Iran is about to mark the 25th anniversary of the Islamic revolution which threw out the Shah. It may be that the conservatives felt that this was a good moment to try to prevent further domination of the parliament by reformers after the elections.

BBC regional analyst Sadeq Saba suggests that the conservatives were emboldened to disqualify so many because they reckoned that the man in the street would not risk his life by supporting the reformists.

Who has been disqualified?

In its first ruling on 11 January, the Guardian Council disqualified 3,600 of about 8,000 candidates overall.

It reinstated about a third of these after pressure from the reformist President Mohammad Khatami and the intervention of the conservative spiritual leader Ayatollah Ali Khamenei.

The banned list includes more than 80 sitting members of the Majlis, all of them reformers.

One of them is Mohammad Reza Khatami, head of the Islamic Iran Participation Front, the main reform party. He is also brother of the Iranian president.

MPs who recently wrote to Ayatollah Khamenei urging him to allow greater freedom are on the list.

Two women activists, Fatima Haqiqatjou and Elaheh Koulaee were also disqualified.

What is the Guardian Council?

The Guardian Council is a supervisory body which has the power to vet candidates for parliament, the presidency and the Assembly of Experts (which chooses the Supreme Leader) and to reject legislation not considered to conform to Islamic principles.

It has 12 members. Six are clerics chosen by the Supreme Leader and six are Islamic lawyers appointed by parliament.

The Council is led by the conservative Ayatollah Ahmad Jannati. He recently called for Iran to leave the Nuclear Non-Proliferation Treaty. He also accused the United States of trying to make political capital out of the Bam earthquake but said that Iran had given the Americans "a slap in the face."

What has the been the reaction of the reformers?

After a number of threats, reformist members of parliament resigned en masse over the move.

The 109 letters of resignation tendered are believed to include the 80 sitting MPs banned by the Council.

Interior Minister Abdolvahed Moussavi Lari, who is in charge of organising the poll, has warned that it will be "out of the question" to hold elections.

But the Guardian Council has rejected his request to postpone it.

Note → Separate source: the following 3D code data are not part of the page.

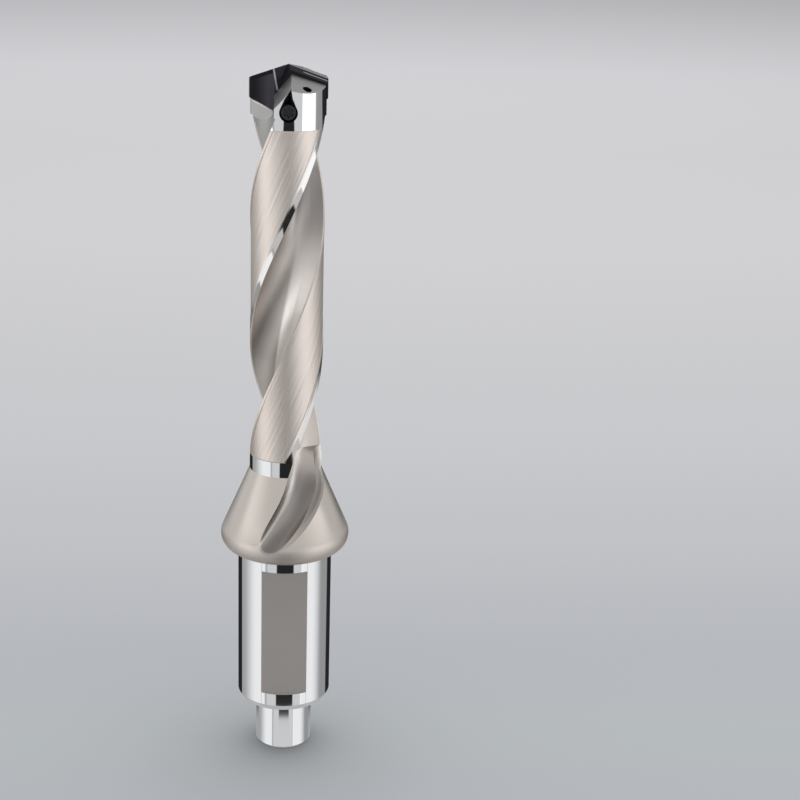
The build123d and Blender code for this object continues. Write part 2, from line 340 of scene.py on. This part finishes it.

# Painted light in the flutes, by height: painted highlights stretch along the heel side and the
# leading wall, and a band of painted shade darkens the upper flute. Each band has its low end, its
# high end and half the width of its soft sides.
heel_band = (0.135, 0.176, 0.014)
upper_wall, lower_wall = (0.186, 0.209, 0.006), (0.099, 0.116, 0.004)
upper_mill_light, lower_mill_light = (0.158, 0.18, 0.006), (0.12, 0.139, 0.006)
flute_shade_band = (0.19, 0.207, 0.008)
heel_side = ahead.rise(-134, -117) * ahead.fall(-92, -90) * up.band(*heel_band)
leading_wall = milled * ahead.rise(-1, 1) * ahead.fall(14, 40)
leading_wall = leading_wall * (up.band(*upper_wall) + up.band(*lower_wall))
painted_flute_shade = milled * (1 - leading_wall) * up.band(*flute_shade_band)

# The mill's dark tone is full in the run-out, half by the ring and 0.9 above it, less 0.35 in two
# bands. The tone is the mill's darker finish, and its changes with height are painted light.
mill_weight = 1 - up.rise(0.098, 0.110) * 0.5 + up.rise(0.112, 0.13) * 0.4
mill_weight = mill_weight - (up.band(*upper_mill_light) + up.band(*lower_mill_light)) * 0.35
dark_mill = milled * (1 - heel_side) * mill_weight

# The jaws are alike after half a turn, so their places are turned to the front jaw.
front = body.maths("SIGN", back) * -1
jaw_across, jaw_back = across * front, back * front

# Painted shade darkens the coolant outlets, which end at the jaws' flanks, and the screw's hole,
# where hardly any light arrives. A painted dark flame above the screw on the front jaw stands for
# shade and a dark reflection in its lead-in.
outlet = (0.0062, -0.0084, tip_height - 0.00264)
outlet_way = (0.0943, -0.0349, 0.9949)
outlet_rim, screw_rim = (1.53e-3, 1.56e-3), (2.97e-3, 2.99e-3)
rake_face = 0.0026
flank_out, flank_back = 0.30, -0.42
aside, behind, above = jaw_across - outlet[0], jaw_back - outlet[1], up - outlet[2]
along = aside * outlet_way[0] + behind * outlet_way[1] + above * outlet_way[2]
from_hole = (aside * aside + behind * behind + above * above - along * along).most(0.0).root()
over_flank = above + jaw_across * flank_out + (jaw_back + rake_face) * flank_back
in_outlet = from_hole.fall(*outlet_rim) * over_flank.fall(-2.2e-4, -1e-4) * head
screw_height = tip_height - 0.0138
over_axis = up - screw_height
from_screw = (across * across + over_axis * over_axis).root()
in_screw_hole = from_screw.fall(*screw_rim) * under.rise(5e-5, 2e-4)
flame_half, flame_taper, flame_lean, lean_from = 0.00323, 0.43, 0.27, 0.0044
flame = across - (over_axis - lean_from).most(0.0) * flame_lean
flame = flame_half - over_axis * flame_taper - flame.size()
painted_flame = flame.rise(-6e-5, 1.2e-4) * over_axis.rise(0.001, 0.0015) * back.fall(-0.002, -0.001)
painted_dark_shade = in_outlet.most(in_screw_hole.most(painted_flame))

# The seat's broken left front edge has a painted highlight, and the steel face below it is light.
seat_side, seat_end, seat_slope = 0.01036, -0.0126, math.tan(math.radians(27.6))
below_seat = tip_height - up - seat_side - (jaw_across - seat_end) * seat_slope
rim_end, face_end = (-0.0047, -0.0045), (-0.0052, -0.0048)
painted_seat_highlight = below_seat.band(2e-5, 6.5e-4, 3e-5) * jaw_across.fall(*rim_end)
pocket_face = head_satin * jaw_across.fall(*face_end) * (1 - full_radius)

# Grinding leaves soft streaks along the helix on the lands and a fine grain on all satin steel.
straight = untwisted * math.radians(1)
with_helix = radius * body.maths("COSINE", straight)
beside_helix = radius * body.maths("SINE", straight)


def along_helix(fine, long, detail):
    """Noise that follows the helix: how fine it is across it and along it, for each metre."""
    sockets = {"X": with_helix * fine, "Y": beside_helix * fine, "Z": up * long}
    drawn_out = body.node("CombineXYZ", sockets=sockets)
    return body.node("TexNoise", sockets={"Vector": drawn_out, "Scale": 1.0, "Detail": detail})


streaks = along_helix(800, 24, 3.0)
grain = along_helix(5000, 300, 2.0)
cloud = body.node("TexNoise", sockets={"Vector": place, "Scale": 70.0, "Detail": 2.0})
relief = streaks * on_land + grain * satin * 0.04
streak_bump = body.node("Bump", sockets={"Strength": 1.0, "Distance": 1.5e-4, "Height": relief})


def blend(factor, first, second):
    """Mixes two colours: the second one shows where the factor is one."""
    sockets = {"Factor": factor, "A": first, "B": second}
    return factor.node("Mix", {"data_type": "RGBA"}, sockets, output="Result")


# Each tint covers those before it, from the lands' two tones to the smallest marks.
land_tone = (0.84, 0.765, 0.70, 1.0)
land_deep = (0.70, 0.635, 0.60, 1.0)
cone_tone = (0.68, 0.622, 0.57, 1.0)
mill_tone = (0.40, 0.368, 0.345, 1.0)
painted_highlight_tone = (0.98, 0.95, 0.92, 1.0)
flute_shade_tone = (0.18, 0.17, 0.163, 1.0)
head_tone = (0.54, 0.535, 0.52, 1.0)
pocket_tone = (0.86, 0.85, 0.83, 1.0)
mirror_tone = (0.875, 0.877, 0.886, 1.0)
margin_tone = (0.76, 0.745, 0.725, 1.0)
flat_tone = (0.43, 0.395, 0.37, 1.0)
hole_shade_tone = (0.012, 0.012, 0.013, 1.0)
cloud_share, wall_share, heel_share, flute_shade_share = 0.3, 0.9, 0.6, 0.55
clouded = (streaks * on_land * 0.6 + cloud * 0.4).rise(0.25, 0.75)
tint = blend(clouded * cloud_share, land_tone, land_deep)
tint = blend(on_cone, tint, cone_tone)
tint = blend(dark_mill, tint, mill_tone)
# Painted highlights on the heel side and the leading wall, then painted shade high in the flutes.
tint = blend((leading_wall * wall_share).most(milled * heel_side * heel_share), tint, painted_highlight_tone)
tint = blend(painted_flute_shade * flute_shade_share, tint, flute_shade_tone)
tint = blend(head_satin, tint, head_tone)
tint = blend(pocket_face, tint, pocket_tone)
tint = blend(bright, tint, mirror_tone)
tint = blend(on_margin * (1 - head), tint, margin_tone)
tint = blend(flat, tint, flat_tone)
# Painted shade in the outlets, the screw's hole and the flame above it.
tint = blend(painted_dark_shade, tint, hole_shade_tone)
# A painted highlight along the seat's broken edge.
tint = blend(painted_seat_highlight, tint, painted_highlight_tone)

# Roughness for each finish. The run-out and the cone are smoother than other satin steel, and
# the flange's rounding isn't.
mirror_rough, margin_more, flat_rough, satin_rough = 0.03, 0.06, 0.55, 0.45
run_out_less, cone_less, rounding_more = 0.16, 0.13, 0.16
satin_rough = satin_rough - run_out * run_out_less
satin_rough = satin_rough + on_cone * (by_rounding * rounding_more - cone_less)
rough = bright * mirror_rough + on_margin * margin_more + flat * flat_rough + satin * satin_rough
flat_dull, rim_dull = 0.75, 0.9
metal = 1 - flat * flat_dull - painted_seat_highlight * rim_dull
surfaced(body, {"Base Color": tint, "Metallic": metal, "Roughness": rough, "Normal": streak_bump})
dressed("drill_body", steel)

# The insert: pressed and ground carbide with a dark, almost black hard coating, worn lighter
# along its ground edges and its web notches, which also get a painted highlight.
point_slope = 0.347
notch_edge, notch_foot = Vector((-0.00485, 0.00132)), Vector((-0.0036, 0.00799))
notch_length, notch_way = (notch_foot - notch_edge).length, (notch_foot - notch_edge).normalized()
carbide, tip = new_material("coated_carbide")
across, back, up = tip.node("TexCoord", output="Object").xyz()
front = tip.maths("SIGN", back) * -1
aside, down, out, depth = across * front, tip_height - up, across.size(), back.size()
from_edge, below_edge = aside - notch_edge[0], down - notch_edge[1]
off_line = (from_edge * notch_way[1] - below_edge * notch_way[0]).size()
along_line = from_edge * notch_way[0] + below_edge * notch_way[1]
on_notch = off_line.fall(1.8e-4, 3.4e-4) * along_line.band(0, notch_length, 1e-4)
on_notch = on_notch * depth.rise(rake_face - 8e-4, rake_face - 6e-4)

# On the land along each cutting edge: the ridge where its two reliefs meet, halfway through the
# thickness, and a second fine line outside the web notch, worn and with a painted highlight. The
# rake face has a painted sheen, lighter towards the land.
cutting_land = (down - out * point_slope).fall(9e-4, 1.1e-3)
flank_line = depth.band(1.25e-3, 1.5e-3, 6e-5) * out.rise(4.5e-3, 4.8e-3)
ridge = depth.fall(7e-5, 1.9e-4)
on_flank = (ridge + flank_line * 0.8) * cutting_land * out.fall(1.225e-2, 1.235e-2)
on_rake = depth.rise(rake_face - 4.5e-4, rake_face - 3.5e-4) * (1 - cutting_land)
painted_rake_sheen = on_rake * aside.rise(-0.0115, -0.0052) * aside.fall(-0.0046, -0.0042)
# Wear and painted highlights along the edges and the web notches.
edge = (on_notch * 0.7).most(on_flank)
coating_tone = (0.0135, 0.0125, 0.017, 1.0)
rake_sheen_tone = (0.075, 0.070, 0.085, 1.0)
edge_wear_and_glint_tone = (0.58, 0.56, 0.57, 1.0)
# A painted sheen on the rake face, then the worn and highlighted edges.
tip_tint = blend(painted_rake_sheen * 0.85, coating_tone, rake_sheen_tone)
tip_tint = blend(edge, tip_tint, edge_wear_and_glint_tone)
tip_sockets = {
    "Base Color": tip_tint,
    "Metallic": edge * 0.8,
    "Roughness": 0.24,
    "Specular IOR Level": 0.16,
}
surfaced(tip, tip_sockets)
dressed("cutting_insert", carbide)

# The clamp screw: a small turned screw of blackened steel. It goes through the front jaw and the
# insert into the back jaw.
screw_tone = (0.06, 0.062, 0.07, 1.0)
blackened, screw = new_material("screw_steel")
surfaced(screw, {"Base Color": screw_tone, "Metallic": 0.6, "Roughness": 0.3})
dressed("clamp_screw", blackened)
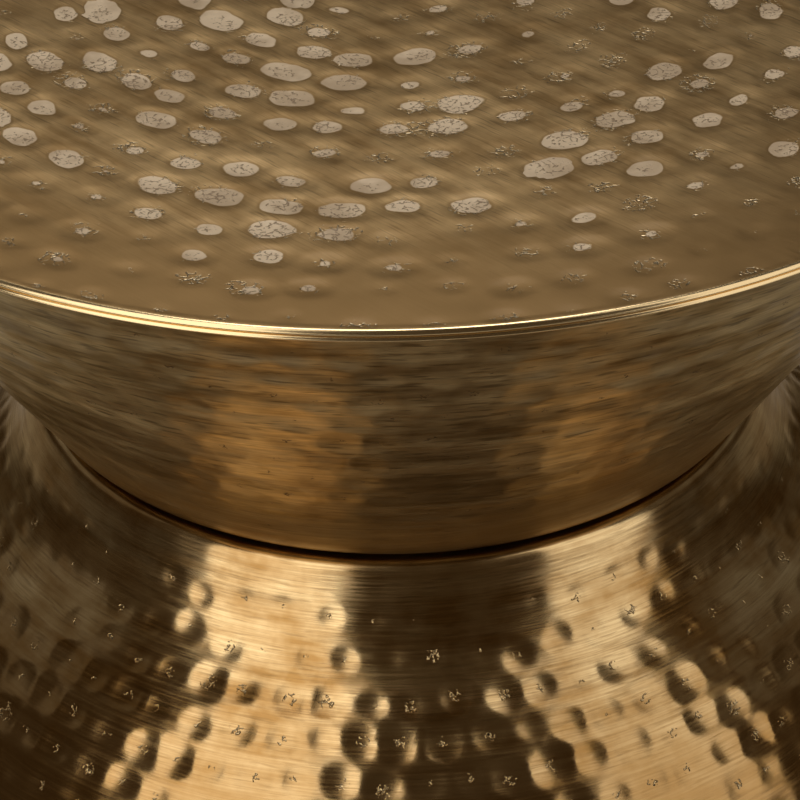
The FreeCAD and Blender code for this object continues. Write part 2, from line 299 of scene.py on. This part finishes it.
def hammered(piece, section_points, **sizes):
    """Strikes the marks along a section into the piece's mesh, and takes the modifier off."""
    curve = bpy.data.curves.new(piece.name + "_section", "CURVE")
    curve.dimensions = "3D"
    line = curve.splines.new("POLY")
    line.points.add(len(section_points) - 1)
    for point, spot in zip(line.points, section_points):
        point.co = (spot.x, 0, spot.y, 1)
    section = bpy.data.objects.new(curve.name, curve)
    bpy.context.scene.collection.objects.link(section)
    modifier = piece.modifiers.new("hammering", "NODES")
    modifier.node_group = hammering
    sizes["Section"] = section
    for socket in hammering.interface.items_tree:
        if socket.in_out == "INPUT" and socket.name.replace(" ", "_") in sizes:
            modifier[socket.identifier] = sizes[socket.name.replace(" ", "_")]
    graph = bpy.context.evaluated_depsgraph_get()
    struck = bpy.data.meshes.new_from_object(piece.evaluated_get(graph))
    piece.modifiers.clear()
    piece.data = struck
    bpy.data.objects.remove(section)


def brass(name, tones, straight_grain, satin, across_grain, streaking, nick_reach, nick_depth,
          nick_and_glint_colour, radial_painted_shade, bright_edge, painted_glint_patches):
    """Antique brass under clear lacquer: a brushed grain, brown clouds and a star-shaped nick
    in most hammer marks, whose colour is partly a painted glint where it is lighter than the
    brass. Tones are the dark and the light one, and satin is the smoothest and the roughest
    roughness. The grain runs straight along a direction, or round the axis where none is
    given. Painted shade darkens the sheet between two radii, up to a share. Outside the bright
    edge's radius the sheet is polished: smoother, and lighter in part as a painted highlight.
    Painted glint patches are pale, dull patches in the marks, a painted reflection of the
    back lamp, with no brushed grain in them."""
    material = bpy.data.materials.new(name)
    material.use_nodes = True
    tree = material.node_tree
    tree.nodes.clear()
    spot = result(node(tree, "ShaderNodeTexCoord"), "Object")
    around = vector_of(tree, "CROSS_PRODUCT", (0.0, 0.0, 1.0), spot)

    def ramp_of(value, low, high, from_value=0.0, to_value=1.0):
        return result(node(tree, "ShaderNodeMapRange",
                           {"Value": value, "From Min": low, "From Max": high,
                            "To Min": from_value, "To Max": to_value},
                           interpolation_type="SMOOTHSTEP"))

    def mixed(share, first, second):
        return result(node(tree, "ShaderNodeMix", {"Factor": share, "A": first, "B": second},
                           data_type="RGBA"))

    def noise(place, scale, detail, roughness=0.5):
        return result(node(tree, "ShaderNodeTexNoise",
                           {"Vector": place, "Scale": scale, "Detail": detail,
                            "Roughness": roughness}))

    # places along and across the grain, in which the streaks are long and thin
    from_axis = vector_of(tree, "MULTIPLY", spot, (1.0, 1.0, 0.0))
    radius = vector_of(tree, "LENGTH", from_axis)
    if straight_grain:
        grain = Vector(straight_grain).normalized()
        along = vector_of(tree, "DOT_PRODUCT", spot, tuple(grain))
        across = vector_of(tree, "DOT_PRODUCT", spot, (-grain.y, grain.x, 0.0))
        slow = result(node(tree, "ShaderNodeCombineXYZ", {"X": along}))
    else:
        slow = from_axis
        wall_lean = -0.6
        across = sum_of(tree, "MULTIPLY_ADD", radius, wall_lean,
                        result(node(tree, "ShaderNodeSeparateXYZ", {0: spot}), "Z"))
    lift = result(node(tree, "ShaderNodeCombineXYZ", {"Z": across}))

    def streaks(length, width, detail):
        place = vector_of(tree, "ADD", vector_of(tree, "MULTIPLY", slow, (1 / length,) * 3),
                          vector_of(tree, "MULTIPLY", lift, (1 / width,) * 3))
        return noise(place, 1.0, detail, 0.6)

    fine = streaks(40 * mm, 0.8 * mm, 3.0)
    broad = streaks(60 * mm, 6 * mm, 3.0)
    dashes = streaks(14 * mm, 1.2 * mm, 1.0)
    cloud = noise(spot, 30.0, 4.0, 0.6)

    # the nick: short crossing scratches round the centre of the mark
    mark = result(node(tree, "ShaderNodeAttribute", attribute_name="mark"), "Vector")
    mark = node(tree, "ShaderNodeSeparateXYZ", {0: mark})
    away, mark_reach = result(mark, "X"), result(mark, "Y")
    wobble = sum_of(tree, "MULTIPLY_ADD", noise(spot, 45.0, 0.0), 1.2, -0.6)
    wobble = sum_of(tree, "ADD", noise(spot, 420.0, 2.0), wobble)
    wobble = sum_of(tree, "MULTIPLY", wobble, mark_reach)
    usual_mark = 9 * mm
    reach = sum_of(tree, "MULTIPLY", wobble, 2 * nick_reach / usual_mark)
    inside = ramp_of(sum_of(tree, "SUBTRACT", reach, away), 0.0, 0.8 * mm)
    shake = result(node(tree, "ShaderNodeTexNoise", {"Vector": spot, "Scale": 300.0}), "Color")
    bent = vector_of(tree, "MULTIPLY_ADD", shake, (0.004, 0.004, 0.004), spot)
    cracks = result(node(tree, "ShaderNodeTexVoronoi", {"Vector": bent, "Scale": 330.0},
                         feature="DISTANCE_TO_EDGE"))
    broken = ramp_of(noise(spot, 700.0, 1.0), 0.42, 0.55)
    inside = sum_of(tree, "MULTIPLY", inside, broken)
    inside = sum_of(tree, "MULTIPLY", inside,
                    ramp_of(radius, bright_edge - 3 * mm, bright_edge - 1 * mm, 1.0, 0.0))
    nick = sum_of(tree, "MULTIPLY", inside, ramp_of(cracks, 0.03, 0.13, 1.0, 0.0))
    groove = sum_of(tree, "MULTIPLY", inside, ramp_of(cracks, 0.0, 0.06, 1.0, 0.0))
    cut = sum_of(tree, "MULTIPLY", nick, -nick_depth)

    # clouds and broad streaks of the two tones, darkened along the brush's marks, and painted shade
    # between two radii
    dark_tone, light_tone = [(*tone, 1) for tone in tones]
    darkest_tone = tuple(0.5 * part for part in tones[0]) + (1,)
    painted_shade_start, painted_shade_end, painted_shade_share = radial_painted_shade
    shade = sum_of(tree, "MULTIPLY_ADD", cloud, 1 - streaking,
                   sum_of(tree, "MULTIPLY", broad, streaking))
    ramp = node(tree, "ShaderNodeValToRGB", {0: shade})
    dark, light = ramp.color_ramp.elements
    dark.position, dark.color = 0.38, dark_tone
    light.position, light.color = 0.60, light_tone
    colour = result(ramp)
    colour = mixed(ramp_of(fine, 0.3, 0.7, 0.0, 0.35), colour, dark_tone)
    colour = mixed(ramp_of(dashes, 0.55, 0.72, 0.0, streaking), colour, darkest_tone)
    roughness = ramp_of(fine, 0.3, 0.7, *satin)
    grain_depth = 0.015 * mm
    relief = sum_of(tree, "MULTIPLY", fine, grain_depth)
    # painted shade, darker with radius: towards the top's rim, down the body's flare and dome, and
    # towards the bowl's foot
    colour = mixed(ramp_of(radius, painted_shade_start, painted_shade_end, 0.0, painted_shade_share), colour, dark_tone)
    metal = 1.0
    nick_and_glint_colour = (*nick_and_glint_colour, 1)
    if painted_glint_patches:
        # painted reflection of the back lamp: pale, dull patches in the marks come and go across the
        # top and fade to one side, where that reflection thins; a line of painted shade edges them
        growth = 1.8
        least_growth = 17.0 * mm
        raggedness = 4 * mm
        unevenness = 7 * mm
        glint_fade = (-0.007, 0.0, 0.0)
        glint_patch_dark = (0.58, 0.42, 0.26, 1)
        glint_patch_light = (0.80, 0.61, 0.40, 1)
        glint_patch_nick = (0.40, 0.28, 0.17, 1)
        size = sum_of(tree, "MULTIPLY_ADD", mark_reach, growth, -least_growth)
        size = sum_of(tree, "MULTIPLY_ADD", noise(spot, 110.0, 1.0), raggedness, size)
        size = sum_of(tree, "MULTIPLY_ADD", noise(spot, 14.0, 1.0), unevenness, size)
        size = sum_of(tree, "ADD", vector_of(tree, "DOT_PRODUCT", spot, glint_fade), size)
        inwards = sum_of(tree, "SUBTRACT", size, away)
        # a line of painted shade just outside each patch
        colour = mixed(ramp_of(inwards, -1.2 * mm, 0.0, 0.0, 0.6), colour, dark_tone)
        glint_patch = ramp_of(inwards, 0.0, 0.5 * mm)
        glint_patch_colour = mixed(ramp_of(cloud, 0.4, 0.6), glint_patch_dark, glint_patch_light)
        # the patches' pale, dull, less metallic colour is a painted reflection of the back lamp
        colour = mixed(glint_patch, colour, glint_patch_colour)
        nick_and_glint_colour = mixed(glint_patch, nick_and_glint_colour, glint_patch_nick)
        groove = sum_of(tree, "MULTIPLY", groove, sum_of(tree, "MULTIPLY_ADD", glint_patch, -0.6, 1.0))
        metal = sum_of(tree, "MULTIPLY_ADD", glint_patch, -0.85, 1.0)
        relief = sum_of(tree, "MULTIPLY", relief, sum_of(tree, "SUBTRACT", 1.0, glint_patch))
    # the polished edge, lighter in part as a painted highlight on the rim bead, then the nicks over
    # everything
    polished_highlight_tone = (0.88, 0.64, 0.33, 1)
    polished_roughness = 0.2
    groove_tone = (0.12, 0.065, 0.025, 1)
    polished_highlight = ramp_of(radius, bright_edge - 0.5 * mm, bright_edge)
    colour = mixed(polished_highlight, colour, polished_highlight_tone)
    roughness = result(node(tree, "ShaderNodeMix",
                            {0: polished_highlight, 2: roughness, 3: polished_roughness}))
    relief = sum_of(tree, "MULTIPLY", relief, sum_of(tree, "SUBTRACT", 1.0, polished_highlight))
    # the nick's colour, where it is lighter than the brass, is partly a painted glint
    colour = mixed(nick, colour, nick_and_glint_colour)
    colour = mixed(groove, colour, groove_tone)
    relief = sum_of(tree, "ADD", relief, cut)
    bump = result(node(tree, "ShaderNodeBump",
                       {"Height": relief, "Strength": 1.0, "Distance": 1.0}))
    coat_bump = result(node(tree, "ShaderNodeBump",
                            {"Height": cut, "Strength": 1.0, "Distance": 1.0}))
    normal = result(node(tree, "ShaderNodeNewGeometry"), "Normal")
    shader = node(tree, "ShaderNodeBsdfPrincipled",
                  {"Base Color": colour, "Metallic": metal, "Roughness": roughness, "Normal": bump,
                   "Specular Tint": (0.90, 0.76, 0.56, 1), "Coat Weight": 0.2,
                   "Coat Roughness": 0.12, "Coat IOR": 1.5, "Coat Normal": coat_bump,
                   "Anisotropic": across_grain,
                   "Tangent": vector_of(tree, "CROSS_PRODUCT", normal, around)})
    node(tree, "ShaderNodeOutputMaterial", {"Surface": result(shader)})
    return material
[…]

The reformers see the move as an attempt by hardliners to block the path of liberalisation. Their attempts to pass laws have been frustrated by the Guardian Council.

One battle has been over the age of marriage which the parliament wants to raise from 9 to 13 for girls and from 14 to 15 for boys. The Council says that the lower ages should stay, as marriage is a good way of countering "immorality" among teenagers.

What about the position of President Khatami?

He is a reformer, too, and he has criticised the Council's decision. He wants the issue resolved through negotiations, and has said that disqualified candidates should appeal against the decision.

It is also possible that he will consult the Council of Expediency, a body set up in 1988 to mediate in disputes between Parliament and the Guardian Council. It, too, is seen as a mainly conservative body.

But he has warned that his whole government may resign if thousands of fellow reformists remain barred.

How might this affect Iran's external relations?

The battle for control of Iran has important international implications. Recently, Iran accepted the demands of the UN nuclear watchdog, the International Atomic Energy Agency, for stricter inspection of its nuclear energy programme. The United States is also hinting at dialogue with Iran, something the EU has already begun.

If hardliners regain control of the whole of Iran's complex government structure, such openings to the outside world may cease or slow down.

And Iran's attitude towards developments in Iraq could be affected.